Zimbabwe’s dollar, the world’s worst performing currency, has plunged to about 37 million per United States dollar at official rates from a 30,000 peg a year ago, and now trades as much as 40 billion on the black market.
The US currency is used for daily purchases, when it can be obtained, for ease of transactions. Businesses that trade in Zimbabwean dollars raise prices as many as four times a day.
Zimbabwe has been mired in a decade of economic recession that caused shortages of food, fuel and other basic commodities.
At least 2,971 people have died as a result of a cholera outbreak, according to the United Nations.

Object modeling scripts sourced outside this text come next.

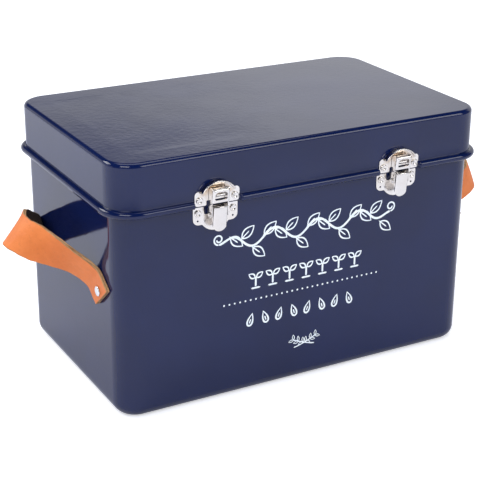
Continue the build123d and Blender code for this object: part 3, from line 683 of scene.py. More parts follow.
latchLook = {"at": 75.0, "sheet": 0.8, "edge": 0.16, "earOut": 17.2, "rivetAt": 13.6, "pivot": (6.2, 152.3),
             "clawPin": (5.5598, 147.7448), "clawHalf": 6.6, "clawFront": 10.4, "clawFoot": 9.2, "leverHalf": 5.3,
             "leverFront": 9.8, "leverFoot": 7.4, "leverTop": 153.6, "leverLow": 135.2, "lugAt": 3.75,
             "domeAt": 156.2, "domeRadius": 15.2, "hookTip": 8.9, "hookHalf": 3.6, "cheekBack": 1.4}


def onFront(centre, x, out, z):
    # latch coordinates (x across, out from the tub's front wall, z up) to the object's
    x, out, z = np.broadcast_arrays(centre + np.asarray(x, float), np.asarray(out, float), np.asarray(z, float))
    return np.stack([x, frontY - out, z], -1)


def arc(x, y, radius, start, stop, steps):
    a = np.radians(np.linspace(start, stop, steps))
    return np.column_stack([x + radius * np.cos(a), y + radius * np.sin(a)])


def bothHalves(right, radii, steps=8):
    # right half of an outline, from its middle line round to its middle line again, and its mirror image
    right = np.asarray(right, float)
    left = right[::-1] * (-1, 1)
    points, rounds = np.vstack([right, left]), np.r_[radii, radii[::-1]]
    keep = np.linalg.norm(points - np.roll(points, 1, 0), axis=1) > 1e-3
    return roundCorners(points[keep], rounds[keep], steps)


def channelFold(centre, flat, radius, front, lean=0.0, leanFrom=0.0, leanOver=99.0, flap=None, flapPath=None):
    # |s| up to flat stays in the front plane, then bends back over an arc of that radius, then runs inwards:
    # x = sign(s) (min(|s|, flat) + r sin a), out = front - r (1 - cos a) - rest, a = clip((|s| - flat) / r, 0, 90 deg);
    # below leanFrom the whole section slides inwards by lean for each unit down
    def fold(s, v):
        far = np.abs(s)
        a = np.clip((far - flat) / radius, 0, np.pi / 2)
        x = np.sign(s) * (np.minimum(far, flat) + radius * np.sin(a))
        out = front - radius * (1 - np.cos(a)) - np.maximum(far - flat - radius * np.pi / 2, 0)
        out = out - lean * np.clip(leanFrom - v, 0, leanOver)
        z = v.copy()
        if flap is not None:  # the tab over the top follows its own path, at distance v - leanFrom
            over = (far < flap + 1e-3) & (v > leanFrom)
            length = np.r_[0, np.cumsum(np.linalg.norm(np.diff(flapPath, axis=0), axis=1))]
            out[over] = np.interp(v[over] - leanFrom, length, flapPath[:, 0])
            z[over] = np.interp(v[over] - leanFrom, length, flapPath[:, 1])
        return onFront(centre, x, out, z)
    return fold


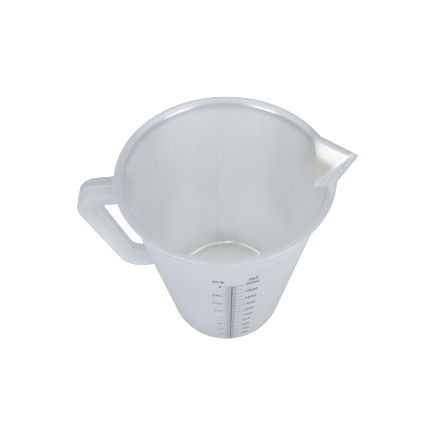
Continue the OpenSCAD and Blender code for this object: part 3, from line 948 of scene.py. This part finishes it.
# lights that only show as reflections in the skin:
# (name, azimuth, elevation, distance, width, height, watts)
MIRROR_CARDS = (
    ("window_right", -46, 18, 1.1, 0.50, 1.10, 14.0),
    ("window_left", -138, 16, 1.1, 0.48, 1.12, 14.5),
    ("overhead_right", -14, 64, 1.2, 0.40, 0.56, 6.0),
    ("overhead_left", 184, 64, 1.2, 0.40, 0.56, 6.0),
)
for card in MIRROR_CARDS:
    obj = area_light(*card)
    obj.visible_diffuse = False
    obj.visible_transmission = False

area_light("overhead_soft", azimuth=-90, elevation=82, distance=1.3,
           width=0.45, height=0.45, watts=0.7)

# a narrow spot straight down into the mouth
spot = bpy.data.lights.new("into_the_mouth", "SPOT")
spot.energy = 38.0
spot.spot_size = math.radians(5.9)
spot.spot_blend = 0.60
spot.shadow_soft_size = 0.02
spot_object = bpy.data.objects.new("into_the_mouth", spot)
spot_object.location = (0.0, 0.0, 1.30)
scene.collection.objects.link(spot_object)

CAMERA_AT = Vector((0.0, -158.91, 368.5))  # mm, before the turn about Z
CAMERA_TURN = math.radians(-5.0)
CAMERA_YAW = math.radians(-1.204)
CAMERA_PITCH = math.radians(58.775)        # downwards
CAMERA_ROLL = math.radians(-1.872)


def build_camera():
    data = bpy.data.cameras.new("camera")
    data.sensor_width = 36.0
    data.lens = 27.88469
    data.shift_x = -0.01
    data.shift_y = 0.04788506
    data.clip_start = 0.005
    camera = bpy.data.objects.new("camera", data)
    scene.collection.objects.link(camera)
    scene.camera = camera

    forward = Vector((math.sin(CAMERA_YAW) * math.cos(CAMERA_PITCH),
                      math.cos(CAMERA_YAW) * math.cos(CAMERA_PITCH),
                      -math.sin(CAMERA_PITCH)))
    level = Vector((math.cos(CAMERA_YAW), -math.sin(CAMERA_YAW), 0.0))
    upright = level.cross(forward)
    right = level * math.cos(CAMERA_ROLL) + upright * math.sin(CAMERA_ROLL)
    up = -level * math.sin(CAMERA_ROLL) + upright * math.cos(CAMERA_ROLL)
    turn = Matrix.Rotation(CAMERA_TURN, 3, "Z")
    columns = [turn @ v for v in (right, up, -forward, CAMERA_AT * MM)]
    camera.matrix_world = Matrix([[v[i] for v in columns] for i in range(3)]
                                 + [[0, 0, 0, 1]])


build_camera()

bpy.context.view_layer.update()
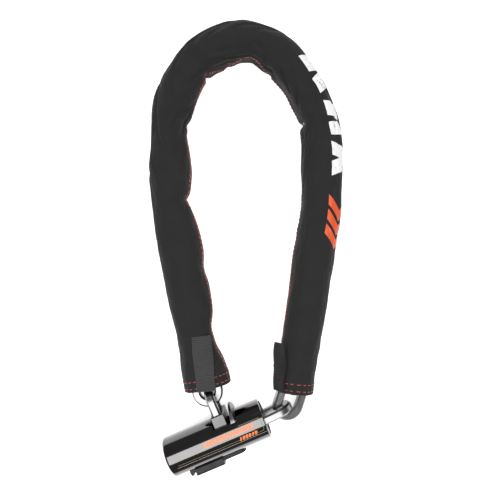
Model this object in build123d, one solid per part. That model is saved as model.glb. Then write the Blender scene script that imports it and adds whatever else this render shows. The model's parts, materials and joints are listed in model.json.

Inflation is about 89.7 sextillion percent, based on estimates by the Cato Institute in November.
The ZSE has been one place where local assets had been able to make up for some of the currency’s devaluation and inflation. The ZSE Industrial Index gained 56,436 percent in September, and 3,765 percent in October, according to Bloomberg data.
Trading was stopped from November 21 after the central bank accused some traders of using fraudulent cheques to buy shares.
Eleven companies and nine individuals had their accounts frozen on November 20 after the cheques totaling “60 hexillion” Zimbabwe dollars had been used to buy shares, Zimbabwe’s central bank governor Gideon Gono said in a statement.
Lawmakers are discussing whether to use the US dollar, the South African rand or the Zimbabwean dollar in the national budget, due to be presented today.
They must also decide whether stockbrokers should be required to lodge dollar deposits with their bankers or the central bank, Munyukwi said.
 Zimbabwe’s Securities Commission may demand a $500,000 guarantee from stockbrokers before trade on the ZSE resumes, the state-owned Herald reported last week, citing Willia Bonyongwe, the commission’s chairwoman.
The prices of stocks will also have to be re-evaluated and a review of taxes will have to take place, Munyukwi added.
 Some  seven percent of the trade on the ZSE goes to the government in the form of stamp duty, value-added tax and commissions, Rishay Lalla, a fund manager at Imara Asset Management said.
Zimbabwe’s main opposition party will decide this weekend whether to bow to southern African leaders’ insistence that it agree to implement a power-sharing agreement and join President Robert Mugabe’s government.
 “In the economic carnage of the last 10 years, the Zimbabwe Stock Exchange has almost been this one beacon of light,” Russell Loubser, chief executive officer of South Africa’s stock exchange, said in an interview.
The closure of the exchange has left investors with “no vehicle in which to maintain the value of their dollars,” Lalla said.
“The price of stocks in the last few months have been distorted because of the hyper inflation.”